Spanier to Lawmakers: Lack of Funds for Higher Ed is Hurting the State

HARRISBURG – Penn State President Graham Spanier joined the leaders of Pennsylvania’s three other state-related universities in Harrisburg on Tuesday to answer questions from legislators and ask the lawmakers to invest more fully in higher education.

The four institutions – Penn State, the University of Pittsburgh, Temple University and Lincoln University — combined bring more than $1.5 billion a year in research dollars into the state, educate more than 150,000 students and contribute substantially to Pennsylvania’s economy, according to the schools’ leaders. Penn State alone generates more than $17 billion annually in overall economic impact and supports more than 67,000 jobs, according to a recent independent study.

But university leaders say the state needs to boost its support if the institutions are to continue to deliver for the state, as well as for students and their families.
“There has been no increase in support of state-related institutions in a decade and … this has created a substantial deficit that we have had to make up with tuition or cuts,” Spanier said. “Our successes may make it easy for the Legislature to believe we can land on our feet if we receive less funding, but for educational purposes we have only two sources of funding — tuition and legislative appropriation.”

This year, Penn State requested $360.9 million from the state, an increase of 3.9 percent, or $13.5 million, over 2009-10 figures. University officials believe the request is modest, just enough to help cover expected increases in several significant areas. However, in his 2010-11 budget plan revealed this month, Gov. Ed Rendell proposed flat funding for Penn State with a base appropriation of $318 million, plus $15.8 million in federal stimulus funding.

One significant expense looming for both the University and the state is a massive hike beginning this year in pension payments to the State Employees’ Retirement System, which currently has nearly $4 billion in underfunded liabilities. Those liabilities will continue to grow. Spanier called the SERS financial issue “significant for the coming year and potentially catastrophic for the future.”

“We are talking about tens of millions of dollars. It will be the single largest challenge in our history just to plug that gap,” Spanier told lawmakers. “Combined with the potential disappearance of stimulus money after next year, we are looking at real challenges.”

Spanier explained that Gov. Rendell’s proposed funding for next year is only level because of the infusion of federal stimulus dollars. Without that funding, Penn State is actually facing a 6 percent reduction in its base funding. He expressed his deep concern that when the stimulus funding disappears after next year, the 6 percent reduction could become permanent.

“We need to have that base funding restored. We’d like to be able to have that issue addressed,” he said.

Rep. Richard Stevenson, R-PA 8th, asked what stresses the agricultural community was under because of the funding situation. Spanier indicated that Penn State cannot continue to meet expectations with no increase in state support for agriculture, as is proposed by Gov. Rendell.

“If there is no increase in funding there is no way to support Cooperative Extension or agricultural research at the current level,” Spanier said. “We will have to have a reduction of another 54 positions in extension service. We cannot continue all of these services.”

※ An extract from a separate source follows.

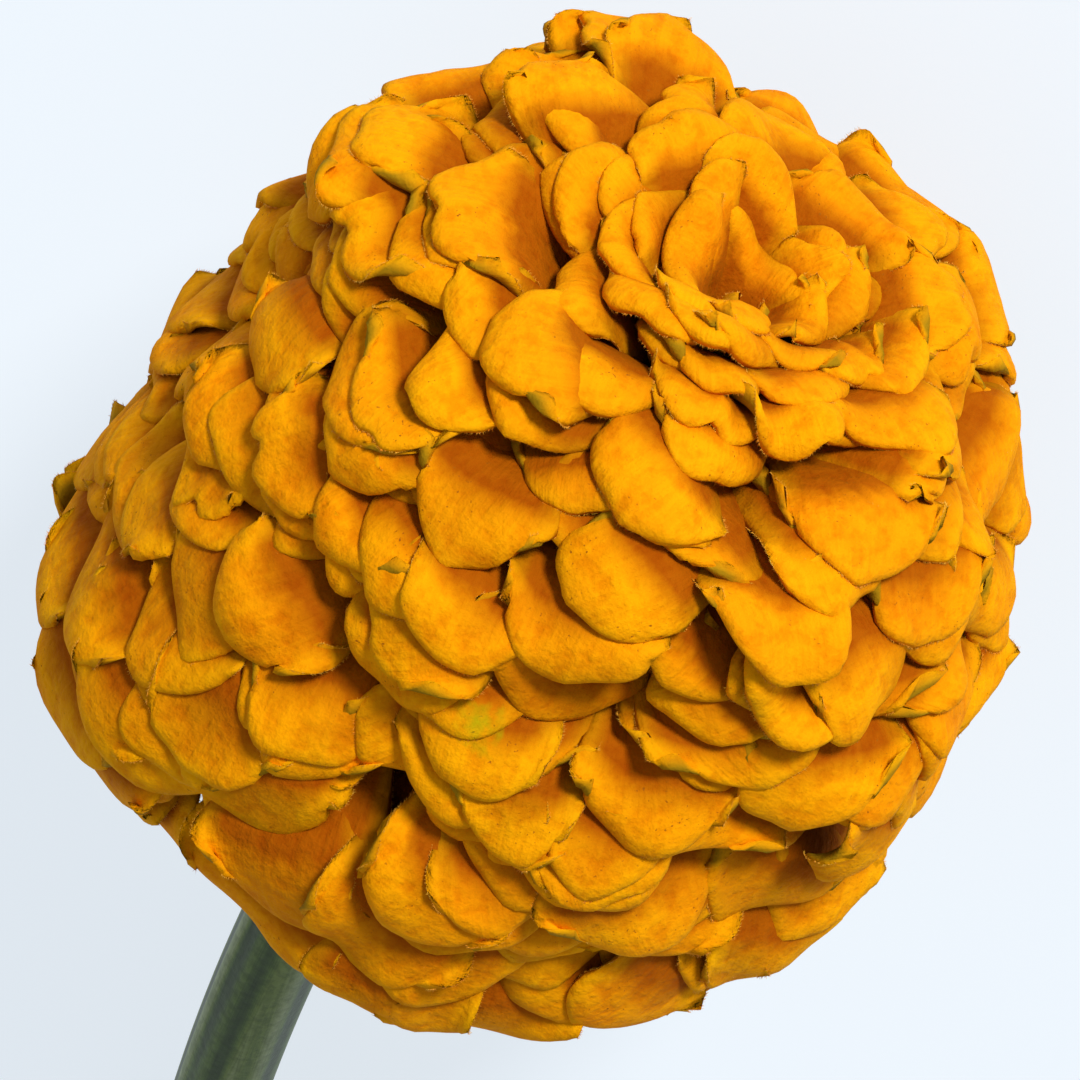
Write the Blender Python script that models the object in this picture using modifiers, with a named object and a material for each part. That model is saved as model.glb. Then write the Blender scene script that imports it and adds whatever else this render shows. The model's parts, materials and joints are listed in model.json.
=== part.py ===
"""A double zinnia, cut with a short stem and lying on a surface.

The flower is modelled upright in its own frame: its axis is +Z, the eye of the bloom is at the top,
and the frame's origin is the middle of the bloom. A parent empty then lays it on its side, so that
the flower's +X side is pressed on the surface, and the stem reaches down to it behind the bloom.
"""

import math

import bmesh
import bpy
import numpy as np
from mathutils import Euler, Matrix, Vector

MM = 0.001
GOLDEN_ANGLE = math.pi * (3 - math.sqrt(5))

# How the flower lies: its axis points a little above +X.
AXIS_RISE = math.radians(7.0)
BLOOM_CENTRE = Vector((0.0405, -0.0003, 0.0286))

# The bloom's outline, as the petal tips reach it: angle from the eye in degrees, and distance from
# the middle of the bloom. Under the petals lies a core that they stand out of.
HEAD_OUTLINE = (
    (0, 26.0 * MM),
    (15, 28.4 * MM),
    (30, 30.0 * MM),
    (45, 30.2 * MM),
    (60, 29.2 * MM),
    (90, 28.4 * MM),
    (110, 30.4 * MM),
    (125, 32.8 * MM),
    (140, 32.4 * MM),
    (155, 28.5 * MM),
)
PETAL_DEPTH = 4.6 * MM
CORE_FLOOR = -18.0 * MM
CORE_SEGMENTS, CORE_RINGS = 20, 12

# The petals, from the youngest beside the eye to the oldest in the skirt.
PETALS = 200
FIRST_TIP, LAST_TIP = math.radians(7), math.radians(146)
CROWN_CELL, SKIRT_CELL = 0.75, 1.25
SEED = 12
TURN_JITTER, TIP_JITTER = math.radians(4), math.radians(1.2)
# A blade's length as an angle. It is short beside the eye and grows within the ramp.
BLADE_ANGLE = math.radians(18)
BLADE_RAMP = math.radians(45)
CROWN_WIDTH, SKIRT_WIDTH = 8.5 * MM, 13.5 * MM
WIDTH_JITTER = 0.12
LIFT_JITTER = 0.7 * MM
BLADE_THICKNESS = 1.0 * MM
BLADE_COLUMNS, BLADE_ROWS = 2, 3
# Along a blade, at its root, shoulder, broadest place and tip: how far along it is, how wide, and
# how far it has risen from the core to the outline.
BLADE_ALONG = (0.0, 0.40, 0.76, 1.0)
BLADE_HALF_WIDTH = (0.35, 0.82, 1.0, 0.60)
BLADE_RISE = (-0.30, 0.52, 1.0, 0.84)
TIP_SWELL = 0.10
# One side of a blade lies higher than the other. Both sides droop, except that the crown's blades
# are cupped.
SIDE_TILT, TILT_JITTER = 0.45 * MM, 0.4
SIDE_DROOP, CROWN_CUPPING = 0.55 * MM, 1.6
CROWN_ENDS = math.radians(70)
MERGE_WITHIN = 0.01 * MM
SHARP_FROM = math.radians(50)

# The involucre: a cup of bracts under the bloom, between it and the stem. Its profile is the
# distance from the axis and the height, from the rim down to the foot.
FIT_GAP = 0.3 * MM
CUP_PROFILE = (
    (9.4 * MM, CORE_FLOOR - FIT_GAP),
    (9.6 * MM, -20.2 * MM),
    (8.6 * MM, -23.4 * MM),
    (6.2 * MM, -26.8 * MM),
    (4.2 * MM, -29.0 * MM),
)
CUP_STEPS = 24
BRACTS_A_ROW = 9
BRACT_LENGTH = 5.2 * MM
BRACT_OVERLAP = 1.25
BRACT_TILT = 0.22 * MM
LOWEST_WAY = 0.02
BRACT_THICKNESS = 0.8 * MM
BRACT_RISE = (-0.6 * MM, 0.1 * MM, 0.35 * MM, 0.7 * MM)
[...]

As an example of initiatives that Penn State has taken on with no additional funding from the Commonwealth, Spanier told lawmakers that the University redeployed 40 employees to focus on the Marcellus Shale, believed to be a major source of natural gas in the state and a potential boon for landowners.

“We would not take tuition money to support agricultural research and cooperative extension, which benefits all of Pennsylvania,” he said. “That would be totally unfair and unreasonable to our students.” As Pennsylvania’s No. 1 industry, Spanier said supporting agriculture should be a high priority for legislators.

All of the university leaders said they understood the difficult economic realities faced by the Commonwealth, but investing more in higher education would result in more economic activity and a better educated workforce — two things that could provide stability and help the state recover more quickly from the economic downturn.

The four state-related university leaders are scheduled to appear before the state Senate Appropriations Committee for a similar session at 10 a.m. Wednesday, March 3.